** Directions **
Repeat every line, exactly, from the very first through the one where "return x + dx, y + dy, z" appears. Add nothing else.

** Given data **
** Start **
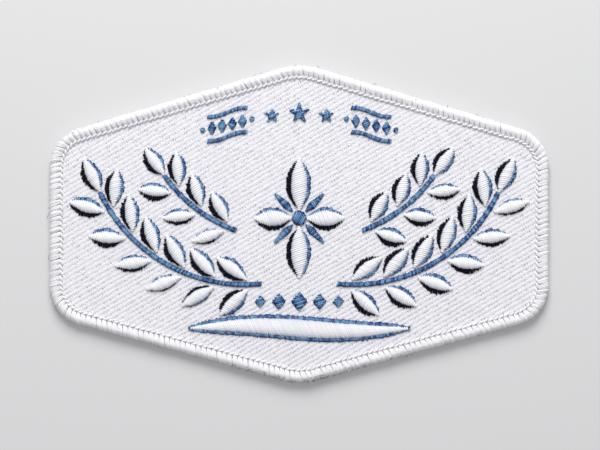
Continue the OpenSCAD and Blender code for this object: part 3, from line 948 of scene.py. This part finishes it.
# loose fibres, more of them round the lowest point
fuzz = dict(
    radius=0.045, count=80, bottomCount=260, bottomReach=11.0, waySteps=2000,
    shortest=0.3, longest=0.95, angles=(-25, 70), drift=(-0.7, 0.7), curl=(-0.5, 0.5), knots=(0, 0.35, 0.7, 1),
    rootOut=0.25, beadOut=1.0, outShare=0.55, rootIn=0.1, riseShare=0.12,
)
beadMiddle = patch["borderHeight"] / 2
borderRoute = insetRoute(patch["borderWidth"] / 2)
borderLong = routeLong(borderRoute)
stitchCount = round(borderLong / border["stitchPitch"])
stitchPitch = borderLong / stitchCount


# a point of the border: way along it, distance outwards from its middle line, height
def onBorder(along, out, z):
    x, y, head = routePoint(borderRoute, along % borderLong)
    dx, dy = turned(0, -out, head)
    return x + dx, y + dy, z


def wrapStrand(stitch, strand, swing, puff):
    offset = strand - (len(border["drops"]) - 1) / 2
    swell = puff - border["drops"][strand] + dice.uniform(*border["strandRange"]) * border["wobble"]
    loop = []
    for out, z, opened in border["section"]:
        spread = border["footSpread"] + (border["crownSpread"] - border["footSpread"]) * opened
        along = (stitch + spread * offset) * stitchPitch + swing * opened + border["lean"] * out
        swollenOut = out + min(swell, border["mostOut"]) * max(0.0, out / border["outReach"])
        swollenUp = z + (swell * opened if z > border["crownFrom"] else 0)
        loop.append(onBorder(along, swollenOut, swollenUp))
    return loop


def chainLink(stitch, side, slack):
    shift = chain["pairShift"] * side
    return [onBorder((stitch + share - chain["startShare"] + shift) * stitchPitch,
                     out - side * chain["pairGap"] + slack, clothTop + rise * (1 - shift))
            for share, out, rise in chain["path"]]


def fuzzFibre(along):
    a = math.radians(dice.uniform(*fuzz["angles"]))
    long = dice.uniform(fuzz["shortest"], fuzz["longest"])
    drift, curl = dice.uniform(*fuzz["drift"]), dice.uniform(*fuzz["curl"])
    fibre = []
    for share in fuzz["knots"]:
        away = fuzz["beadOut"] + fuzz["outShare"] * long * math.sin(share * math.pi * 0.5)
        root = beadMiddle + math.sin(a) * (beadMiddle - fuzz["rootIn"])
        fibre.append(onBorder(along + (drift + curl * share) * share * long,
                              fuzz["rootOut"] + math.cos(a) * away, root + fuzz["riseShare"] * share * long))
    return fibre


wraps, links = [], []
for stitch in range(stitchCount):
    swing = dice.uniform(*border["swingRange"]) * border["wobble"]
    puff = dice.uniform(*border["puffRange"]) * border["wobble"]
    for strand in range(len(border["drops"])):
        wraps.append(wrapStrand(stitch, strand, swing, puff))
    slack = dice.uniform(-1, 1) * chain["slack"]
    for side in (0, 1):
        links.append(chainLink(stitch, side, slack))

lowestWay = min((borderLong * k / fuzz["waySteps"] for k in range(fuzz["waySteps"])),
                key=lambda way: routePoint(borderRoute, way)[1])
fibres = [fuzzFibre(dice.uniform(0, borderLong)) for k in range(fuzz["count"])]
fibres += [fuzzFibre(lowestWay + dice.gauss(0, fuzz["bottomReach"])) for k in range(fuzz["bottomCount"])]
core = [onBorder(borderLong * k / border["coreKnots"], border["coreOut"], beadMiddle - border["coreDrop"])
        for k in range(border["coreKnots"])]
borderWraps = addPiece(strandMesh("borderWraps", wraps, border["strandRadius"], loops=True), "borderWraps",
                       borderYarn, ["merrow_border"])
borderChain = addPiece(strandMesh("borderChain", links, chain["radius"]), "borderChain",
                       borderYarn, [])
borderFuzz = addPiece(strandMesh("borderFuzz", fibres, fuzz["radius"], 0), "borderFuzz",
                      looseFibre, [])
borderCore = addPiece(strandMesh("borderCore", [core], border["coreRadius"], border["coreRoundness"], True),
                      "borderCore", borderYarn, [])
print("border wrapped")

# flat size of the cloth, and points round its edge
cloth = dict(wide=patch["width"] - 2 * clothInset, tall=patch["height"] - 2 * clothInset, ringPoints=720)
clothRoute = insetRoute(clothInset)
clothLong = routeLong(clothRoute)
ring = [routePoint(clothRoute, clothLong * k / cloth["ringPoints"]) for k in range(cloth["ringPoints"])]

# floor, light and camera
studio = dict(
    floor=(0.71, 0.71, 0.71), floorDull=0.9, floorHalf=3.0, sky=(0.97, 0.975, 1.0), skyStrength=0.50,
    keyPlace=(-0.02, 0.45, 0.36), keySize=0.34, keyPower=3.05,
)
bm = bmesh.new()
bmesh.ops.create_grid(bm, x_segments=1, y_segments=1, size=studio["floorHalf"])
floorMesh = bpy.data.meshes.new("floor")
bm.to_mesh(floorMesh)
bm.free()
floor = bpy.data.objects.new("floor", floorMesh)
scene.collection.objects.link(floor)
floorPaint, _, floorShader = newMaterial("pale floor")
floorShader.inputs["Base Color"].default_value = (*studio["floor"], 1)
floorShader.inputs["Roughness"].default_value = studio["floorDull"]
floorMesh.materials.append(floorPaint)

world = bpy.data.worlds.new("studio")
world.use_nodes = True
background = world.node_tree.nodes["Background"]
background.inputs["Color"].default_value = (*studio["sky"], 1)
background.inputs["Strength"].default_value = studio["skyStrength"]
scene.world = world

keyLamp = bpy.data.lights.new("key", "AREA")
keyLamp.shape = "DISK"
keyLamp.size = studio["keySize"]
keyLamp.energy = studio["keyPower"]
keyLight = bpy.data.objects.new("key", keyLamp)
keyLight.location = studio["keyPlace"]
keyLight.rotation_euler = (-Vector(studio["keyPlace"])).to_track_quat("-Z", "Y").to_euler()
scene.collection.objects.link(keyLight)

# straight above, framed so that the patch takes 500 of the 600 pixels
view = dict(lens=120.0, sensor=36.0, frameWidth=121.95, shiftX=0.16, shiftY=-0.3, clip=(0.01, 20))
cameraData = bpy.data.cameras.new("camera")
cameraData.lens = view["lens"]
cameraData.sensor_width = view["sensor"]
cameraData.clip_start, cameraData.clip_end = view["clip"]
camera = bpy.data.objects.new("camera", cameraData)
camera.location = (view["shiftX"] * mm, view["shiftY"] * mm,
                   view["frameWidth"] * mm * view["lens"] / view["sensor"] + beadMiddle * mm)
scene.collection.objects.link(camera)
scene.camera = camera
scene.view_settings.view_transform = "Standard"
print("studio set")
** End **
** Expected output **
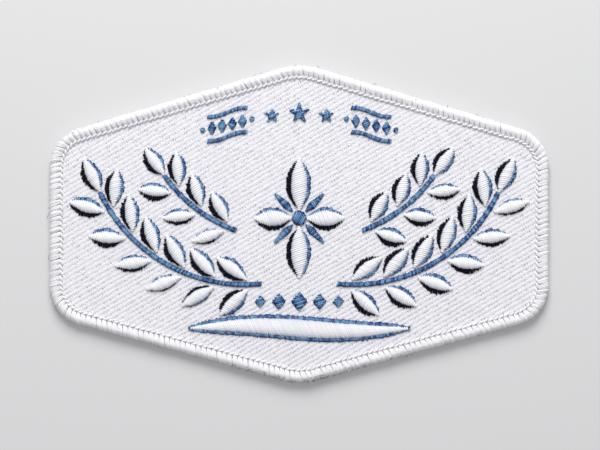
Continue the OpenSCAD and Blender code for this object: part 3, from line 948 of scene.py. This part finishes it.
# loose fibres, more of them round the lowest point
fuzz = dict(
    radius=0.045, count=80, bottomCount=260, bottomReach=11.0, waySteps=2000,
    shortest=0.3, longest=0.95, angles=(-25, 70), drift=(-0.7, 0.7), curl=(-0.5, 0.5), knots=(0, 0.35, 0.7, 1),
    rootOut=0.25, beadOut=1.0, outShare=0.55, rootIn=0.1, riseShare=0.12,
)
beadMiddle = patch["borderHeight"] / 2
borderRoute = insetRoute(patch["borderWidth"] / 2)
borderLong = routeLong(borderRoute)
stitchCount = round(borderLong / border["stitchPitch"])
stitchPitch = borderLong / stitchCount


# a point of the border: way along it, distance outwards from its middle line, height
def onBorder(along, out, z):
    x, y, head = routePoint(borderRoute, along % borderLong)
    dx, dy = turned(0, -out, head)
    return x + dx, y + dy, z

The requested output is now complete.